Publication bans are mandatory in Canada in the context of certain criminal trials. Pursuant to s. 486.4(1) of the Criminal Code, R.S.C. 1985, c. C-46, there is a mandatory publication ban on a complainant’s identity in sexual assault trials where requested. However, there is no such mandatory requirement in civil cases where a party requests one, requiring a civil litigant to apply to the court to have one ordered.

Such was the case in Galloway v. A.B., 2019 BCSC 395, where one of the defendants, A.B., sought a publication ban and partial sealing order to protect their identity. This action has had a long history, with a recent pre-trial ruling in 2025 BCSC 1855, where the defendants brought an application for the bifurcation of trial into multiple stages. The action commenced in October 2018 when the plaintiff, previously a creative writing teacher at the University of British Columbia, commenced a defamation lawsuit against numerous parties, including a woman who accused him of sexual assault. The plaintiff had previously admitted to having a relationship with A.B. but denied assaulting her. He alleged in the action that he was defamed by A.B. and the other defendants.

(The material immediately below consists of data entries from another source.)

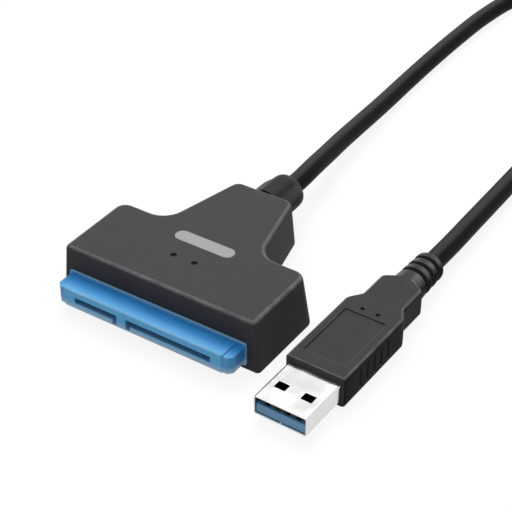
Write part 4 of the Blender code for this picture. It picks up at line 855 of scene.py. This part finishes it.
# strain relief of the housing, drawn out ring by ring
collarSetup = {
    "sides": 96,
    "level": 7.5 * mm,
    "lift": 0.4 * mm,
    "flange": (14.3 * mm, 15.7 * mm, 8.4 * mm, 6.6 * mm),
    "waist": 6.2 * mm,
    "start": 17.5 * mm,
    "length": 10.2 * mm,
    "sleeve": 0.5 * mm,
    "width": 10.3 * mm,
    "height": 9.1 * mm,
    "tip": 5.2 * mm,
    "lobe": 0.19,
    "lobeRound": 1.6,
    # place along the length, share of the full size, share of the lobes' depth
    "profile": (
        (0.00, 0.97, 0.6), (0.015, 0.99, 0.8), (0.04, 1.00, 0.95), (0.10, 1.00, 1.0), (0.35, 1.00, 1.0),
        (0.53, 0.99, 1.0), (0.63, 0.97, 1.0), (0.70, 0.93, 1.0), (0.76, 0.87, 0.95), (0.82, 0.77, 0.85),
        (0.87, 0.65, 0.7), (0.91, 0.52, 0.55), (0.945, 0.38, 0.4), (0.97, 0.25, 0.25), (0.99, 0.12, 0.1),
        (1.00, 0.00, 0.0),
    ),
}


def collarRows(setup):
    # place along the neck, width, height, depth of the lobes and rise of the middle for each ring
    inner, outer, wide, tall = setup["flange"]
    waist = setup["waist"]
    rows = [(inner, wide, tall, 0.0, 0.0), (outer, wide, tall, 0.0, 0.0)]
    rows += [(outer, waist, waist, 0.0, 0.0), (setup["start"], waist, waist, 0.0, 0.0)]
    for along, swell, lobe in setup["profile"]:
        width = setup["tip"] + (setup["width"] - setup["tip"]) * swell
        height = setup["tip"] + (setup["height"] - setup["tip"]) * swell
        y = setup["start"] + setup["length"] * along
        rows.append((y, width, height, setup["lobe"] * lobe, setup["lift"] * swell))
    # a short sleeve closes on the cable
    end = setup["start"] + setup["length"] + setup["sleeve"]
    rows.append((end, setup["tip"], setup["tip"], 0.0, 0.0))
    return rows


def collarSpot(row, turn):
    # an oval drawn in between its four lobes
    y, width, height, lobe, lift = row
    reach = 1 - lobe * ((1 - cos(4 * turn)) / 2) ** collarSetup["lobeRound"]
    level = collarSetup["level"] + lift
    return (width / 2 * reach * cos(turn), y, level + height / 2 * reach * sin(turn))


collarShape = drawnTube(collarSetup["sides"], collarRows(collarSetup), collarSpot)
collar = newPiece("strainRelief", collarShape, pvcCollar, 42)
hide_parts("housing_strain_relief")
print("strain relief made")

# finishes of the solids that stay as they are
signalContacts = [f"signal_contact_{number}" for number in range(1, 8)]
powerContacts = [f"power_contact_{number}" for number in range(1, 16)]
plugContacts = [f"usb2_contact_{number}" for number in range(1, 5)]
plugContacts += [f"usb3_contact_{number}" for number in range(1, 6)]
for material, names in (
    (goldPlate, signalContacts + powerContacts),
    (goldTips, plugContacts),
    (nickelPlate, ["crystal"]),
    (greenBoard, ["circuit_board"]),
    (chipEpoxy, ["bridge_chip", "flash_chip", "voltage_regulator"]),
    (tantalumEpoxy, ["input_capacitor", "output_capacitor"]),
    (ferriteBody, ["power_inductor"]),
    (ledResin, ["power_led", "activity_led"]),
    (peNatural, ["plug_inner_mould"]),
    (pairFoil, ["transmit_pair", "receive_pair"]),
    (wireMaterials["red"], ["power_wire"]),
    (wireMaterials["black"], ["ground_wire"]),
    (wireMaterials["white"], ["data_minus_wire"]),
    (wireMaterials["green"], ["data_plus_wire"]),
):
    finishNodes(material, names)
print("solids finished")

# the pieces that make up the plug, gathered in one list
onPlug = [grip, shell, tongue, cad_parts["plug_inner_mould"]]
onPlug += [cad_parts[name] for name in plugContacts]

# floor, backdrop and light
stageSetup = {
    "floorSize": 4.0,
    "floorLevel": -0.02 * mm,
    "floorColour": "c4c4c4",
    "floorSeen": "ffffff",
    "seenShare": 0.88,
    "roughness": 0.9,
    "skyColour": "ffffff",
    "skyLight": 0.34,
    "skySeen": 1.0,
}


def seenDirectly(tree):
    # 1 for what the camera, a glossy surface or a clear one shows, 0 for light on the object
    path = addNode(tree, "ShaderNodeLightPath")
    either = addNode(
        tree, "ShaderNodeMath", {"operation": "MAXIMUM"},
        {0: path.outputs["Is Camera Ray"], 1: path.outputs["Is Glossy Ray"]},
    )
    return addNode(
        tree, "ShaderNodeMath", {"operation": "MAXIMUM"},
        {0: either.outputs[0], 1: path.outputs["Is Transmission Ray"]},
    ).outputs[0]


def buildStage(setup):
    shape = bmesh.new()
    bmesh.ops.create_grid(shape, x_segments=1, y_segments=1, size=setup["floorSize"] / 2)
    bmesh.ops.translate(shape, verts=shape.verts, vec=(0, 0, setup["floorLevel"]))
    mesh = bpy.data.meshes.new("floor")
    shape.to_mesh(mesh)
    shape.free()
    floor = bpy.data.objects.new("floor", mesh)
    scene.collection.objects.link(floor)
    # matt paper that reads white where it is looked at, and keeps a faint shadow
    material, tree, shader = newMaterial("white paper, matt sweep")
    seen = seenDirectly(tree)
    paper = addNode(
        tree, "ShaderNodeMix", {"data_type": "RGBA"},
        {0: seen, 6: linear(setup["floorColour"]), 7: linear(setup["floorSeen"])},
    )
    tree.links.new(paper.outputs[2], shader.inputs["Base Color"])
    shader.inputs["Roughness"].default_value = setup["roughness"]
    shader.inputs["Specular IOR Level"].default_value = 0.0
    share = addNode(tree, "ShaderNodeMath", {"operation": "MULTIPLY"}, {0: seen, 1: setup["seenShare"]})
    white = addNode(tree, "ShaderNodeEmission", inputs={"Color": (1, 1, 1, 1), "Strength": 1.0})
    both = addNode(
        tree, "ShaderNodeMixShader", inputs={0: share.outputs[0], 1: shader.outputs[0], 2: white.outputs[0]}
    )
    output = tree.nodes["Material Output"]
    tree.links.new(both.outputs[0], output.inputs["Surface"])
    floor.data.materials.append(material)

    world = scene.world or bpy.data.worlds.new("studio")
    scene.world = world
    world.use_nodes = True
    background = world.node_tree.nodes["Background"]
    background.inputs["Color"].default_value = linear(setup["skyColour"])
    strength = addNode(
        world.node_tree, "ShaderNodeMapRange",
        inputs={0: seenDirectly(world.node_tree), 3: setup["skyLight"], 4: setup["skySeen"]},
    )
    world.node_tree.links.new(strength.outputs[0], background.inputs["Strength"])


buildStage(stageSetup)

lightSetup = {
    "overhead": {"place": (-0.15, 0.1, 0.8), "aim": (0, 0.03, 0), "size": (0.6, 0.6), "power": 2.8},
    "rearLeft": {"place": (-0.22, 0.36, 0.70), "aim": (0, 0.03, 0), "size": (0.7, 0.3), "power": 3.8},
}


def addSoftbox(name, setup):
    data = bpy.data.lights.new(name, "AREA")
    data.shape = "RECTANGLE"
    data.size, data.size_y = setup["size"]
    data.energy = setup["power"]
    lamp = bpy.data.objects.new(name, data)
    scene.collection.objects.link(lamp)
    lamp.location = setup["place"]
    aim = Vector(setup["aim"]) - Vector(setup["place"])
    lamp.rotation_euler = aim.to_track_quat("-Z", "Y").to_euler()


for lampName, lampSetup in lightSetup.items():
    addSoftbox(lampName, lampSetup)
scene.view_settings.view_transform = "Standard"
print("stage and light placed")
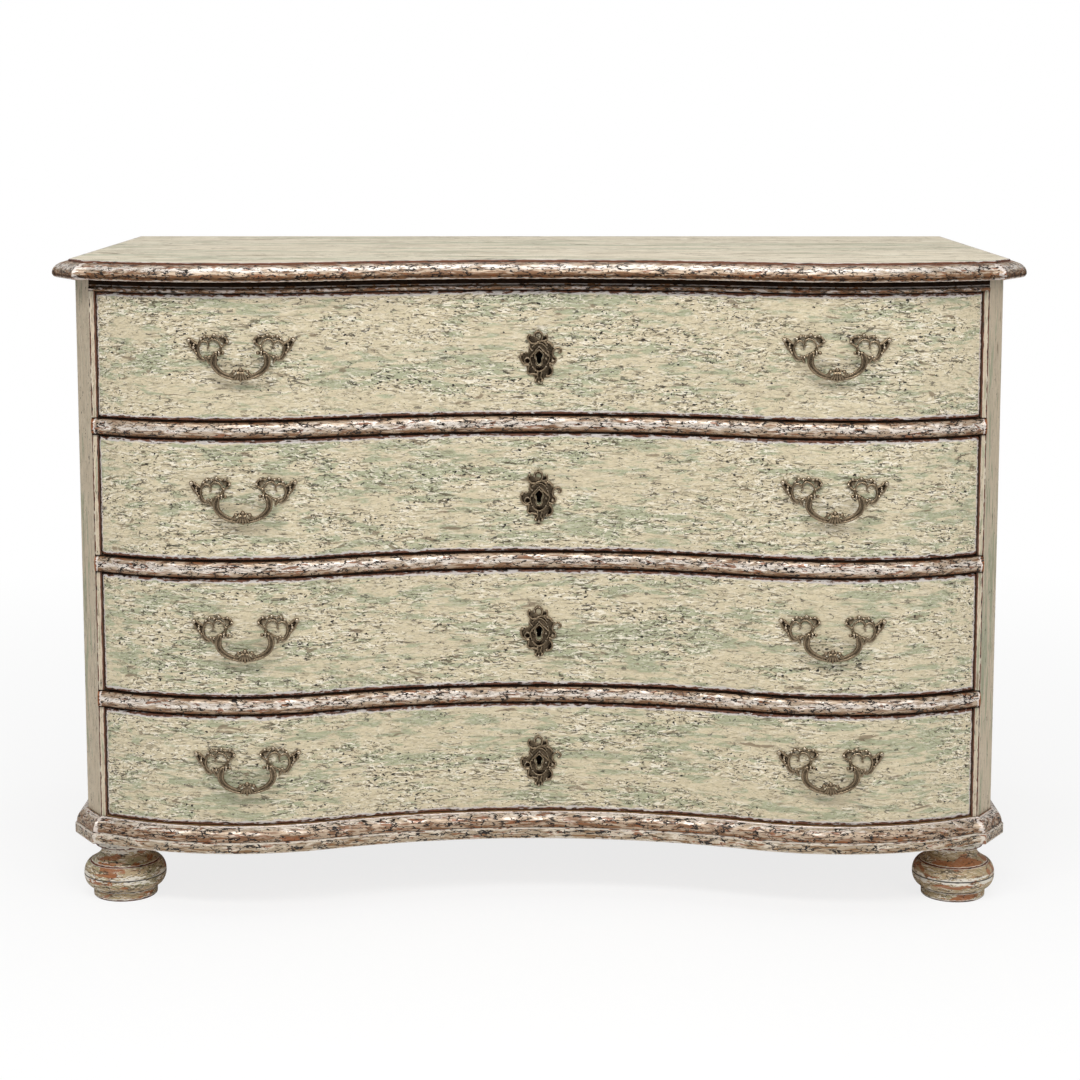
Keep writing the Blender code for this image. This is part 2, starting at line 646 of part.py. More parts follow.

The chambers judge had to determine whether the orders sought by A.B. were necessary in order to prevent a serious risk to the proper administration of justice because reasonably alternative measures would not prevent the risk, and whether the salutary effects of the orders sought outweighed the deleterious effects on the rights and interests of the parties and the public, including the effects on the right to free expression, the rights of the litigants to a fair and public trial, and the efficacy of the administration of justice.

This action had considerable information published about the underlying events related to the case, with widespread media coverage linked to the plaintiff by name, thought not to A.B., who had been referred to as the “Main Complainant”. The chambers judge noted that the burden on an applicant who seeks to displace the open court principle and obtain a restrictive order is a significant legal and evidentiary burden. The court was satisfied that a publication ban in the case was warranted, noting that the types of risk to the administration of justice that may justify a publication ban may take many forms. This can include a party’s commercial interests or risk to their safety.

The applicant argued that the salutary effects of the orders sought were to protect herself from stigmatization, harassment, invasion of privacy, victimization, psychological hard, and risk of physical harm. In this case there was direct evidence of the harm to the applicant’s health because of the initial publication of her name in the pleadings when the action was filed and her name reported. The court was not convinced that those salutary effects were vitiated by the existence of a previous publications of the applicant’s name. A publication ban need not result in perfect anonymity.

The court went on to hold that, other than the open court principle, the plaintiff did not have any credible deleterious affect on their ability to pursue the claim as a result of the orders sought, and that the vindication through the action was properly accomplished through trial and not through the filing of pleadings or other pre-trial motions.